In Canada, there would be more strict enforcement of the # of days residency requirement for things like provincial health insurance, and probably many other things that aren't obvious.

Beware... sounds like this is coming. If you're not careful it can have huge tax consequences.


----------



## james4beach (Nov 15, 2012)

Not to mention failing to file FBAR with the US. Imagine you stay too long in the US, become a US Person, and then fail to file the FBAR disclosure. This can result in massive penalties, potentially tens of thousands of $.

Many Canadians have been getting away with not filing these (perhaps under the incorrect impression that it's only required for US citizens). As soon as the countries start sharing more border-crossing data, the US will have everything it needs to start coming after thousands of Canadians for FBAR violations. Remember that Canadian banks also share account details with the IRS for people suspected of being US-linked, as described on this Govt of Canada web site:



> Under the agreement with the U.S., your financial institution could identify you as being a U.S. resident because of information associated with your account, such as a U.S. address or telephone number.


Those new laws that compel Canadians banks to share data with the US (FATCA) combined with this new legislation to share more border crossing data, is really going to put more Canadians on the IRS radar. Beware. I could see the US start on a rampage of penalty collection.


----------



## OhGreatGuru (May 24, 2009)

I think we could see this coming a long way off. It's been talked about ever since 9/11. And the current bill was introduced 2 years ago. I don't think it is nefarious for the government to collect this information, nor to share it with the US. The rather loosey-goosey arrangement we've had up until now has just been an invitation for people to bend various residency and tax rules on both sides; not to mention immigration controls. 

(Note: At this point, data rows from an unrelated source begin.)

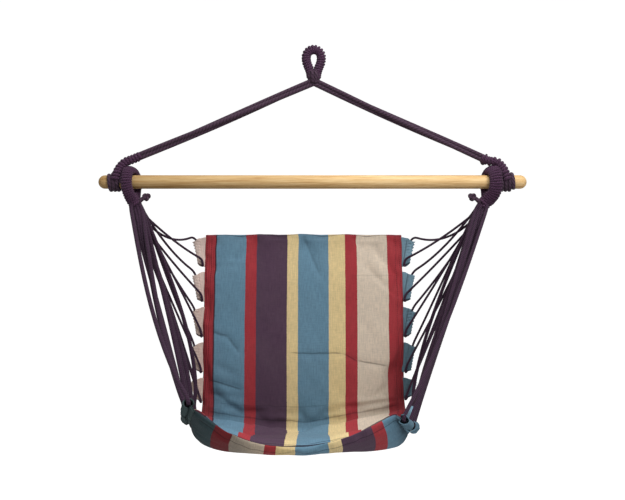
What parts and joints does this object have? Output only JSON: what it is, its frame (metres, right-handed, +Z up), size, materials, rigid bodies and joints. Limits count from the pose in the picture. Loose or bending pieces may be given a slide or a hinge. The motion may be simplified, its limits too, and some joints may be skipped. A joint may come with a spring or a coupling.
{
  "type": "rope hammock",
  "caption": "Hanging rope hammock chair: whipped rope eye, rope legs, wooden spreader bar, and a padded striped cloth cradle held by thin cords through scalloped edges.",
  "frame": {"origin": "crown of the top rope eye, on the flat where the hook bears", "axes": "+Z up; +X along the spreader bar, to the right when the chair is seen from the front; -Y towards the open front of the seat"},
  "size_m": [1, 0.5319, 0.9378],
  "materials": {
    "wood": "satin",
    "rope": "matte",
    "rope_whipping": "matte",
    "cord": "matte",
    "striped_fabric": "matte",
    "border_fabric": "matte",
    "padding": "matte"
  },
  "bodies": {
    "top_eye": {"top_eye_loop": "rope", "top_eye_whipping": "rope_whipping"},
    "throat": {"throat_whipping": "rope_whipping"},
    "fork": {"fork_lashing": "rope_whipping"},
    "hanger": {"left_hanger_cord_1": "rope", "left_hanger_cord_2": "rope", "left_hanger_cord_3": "rope", "left_hanger_end_whipping": "rope_whipping", "left_hanger_end_turns": "rope", "right_hanger_cord_1": "rope", "right_hanger_cord_2": "rope", "right_hanger_cord_3": "rope", "right_hanger_end_whipping": "rope_whipping", "right_hanger_end_turns": "rope", "right_hanger_tail_knot": "rope"},
    "spreader_bar": {"spreader_bar": "wood"},
    "sling": {"left_sling_eye": "rope", "left_sling_eye_whipping": "rope_whipping", "left_sling_throat_whipping": "rope_whipping", "left_sling_tail_knot": "rope", "right_sling_eye": "rope", "right_sling_eye_whipping": "rope_whipping", "right_sling_throat_whipping": "rope_whipping", "right_sling_tail_knot": "rope", "back_front_panel": "striped_fabric", "back_padding": "padding", "back_rear_panel": "striped_fabric", "left_back_scallops": "border_fabric", "left_cord_01": "cord", "left_cord_02": "cord", "left_cord_03": "cord", "left_cord_04": "cord", "left_cord_05": "cord", "left_cord_06": "cord", "left_cord_07": "cord", "left_cord_08": "cord", "left_cord_09": "cord", "left_cord_10": "cord", "right_back_scallops": "border_fabric", "right_cord_01": "cord", "right_cord_02": "cord", "right_cord_03": "cord", "right_cord_04": "cord", "right_cord_05": "cord", "right_cord_06": "cord", "right_cord_07": "cord", "right_cord_08": "cord", "right_cord_09": "cord", "right_cord_10": "cord"},
    "seat": {"seat_top_panel": "striped_fabric", "seat_padding": "padding", "seat_bottom_panel": "striped_fabric", "left_seat_scallops": "border_fabric", "right_seat_scallops": "border_fabric"}
  },
  "joints": [
    {"name": "eye_twist", "type": "hinge", "parent": "top_eye", "child": "throat", "pos_m": [0, 0, -0.05], "axis": [0, 0, 1], "range_deg": [-90, 90]},
    {"name": "fork_sway", "type": "hinge", "parent": "throat", "child": "fork", "pos_m": [0, 0, -0.066], "axis": [0, 1, 0], "range_deg": [-15, 15]},
    {"name": "hanger_swing", "type": "hinge", "parent": "fork", "child": "hanger", "pos_m": [0, 0, -0.066], "axis": [1, 0, 0], "range_deg": [-30, 30]},
    {"name": "bar_roll", "type": "hinge", "parent": "hanger", "child": "spreader_bar", "pos_m": [-0.003, 0, -0.3], "axis": [1, 0, 0], "continuous": true},
    {"name": "sling_swing", "type": "hinge", "parent": "hanger", "child": "sling", "pos_m": [-0.003, 0, -0.3], "axis": [1, 0, 0], "range_deg": [-30, 30]},
    {"name": "seat_fold", "type": "hinge", "parent": "sling", "child": "seat", "pos_m": [-0.025, 0.06575, -0.87607], "axis": [-1, 0, 0], "range_deg": [0, 50], "deforming": ["left_cord_06", "left_cord_07", "left_cord_08", "left_cord_09", "left_cord_10", "right_cord_06", "right_cord_07", "right_cord_08", "right_cord_09", "right_cord_10"]}
  ]
}
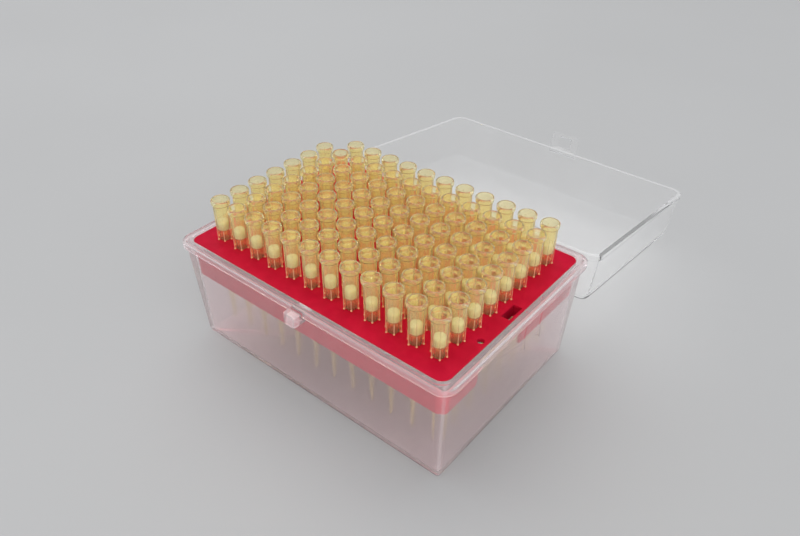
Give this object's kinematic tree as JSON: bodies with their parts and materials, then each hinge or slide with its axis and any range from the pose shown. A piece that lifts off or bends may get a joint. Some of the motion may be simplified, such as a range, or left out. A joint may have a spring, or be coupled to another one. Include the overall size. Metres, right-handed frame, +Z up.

In theory Canadians don't need a VISA to visit New Zealand. But when I vacationed there several years ago I found they stamped my passport with a "6-month VISA" with an expiry date. And when you leave, they take a record of your departure. I'm sure that somewhere within the bowels of the New Zealand Immigration Service there is a computer that spits out the ID of persons who have not left by the required date, so they can start looking for them. In Canada, we could not even do this because we did not track exits. (Mind you , the logistics of doing this in New Zealand are admittedly easier, as it's hard to get there except by plane or ship.)


----------



## Big Kahuna (Apr 30, 2018)

OhGreatGuru said:


> I think we could see this coming a long way off. It's been talked about ever since 9/11. And the current bill was introduced 2 years ago. I don't think it is nefarious for the government to collect this information, nor to share it with the US. The rather loosey-goosey arrangement we've had up until now has just been an invitation for people to bend various residency and tax rules on both sides; not to mention immigration controls.
> 
> In theory Canadians don't need a VISA to visit New Zealand. But when I vacationed there several years ago I found they stamped my passport with a "6-month VISA" with an expiry date. And when you leave, they take a record of your departure. I'm sure that somewhere within the bowels of the New Zealand Immigration Service there is a computer that spits out the ID of persons who have not left by the required date, so they can start looking for them. In Canada, we could not even do this because we did not track exits. (Mind you , the logistics of doing this in New Zealand are admittedly easier, as it's hard to get there except by plane or ship.)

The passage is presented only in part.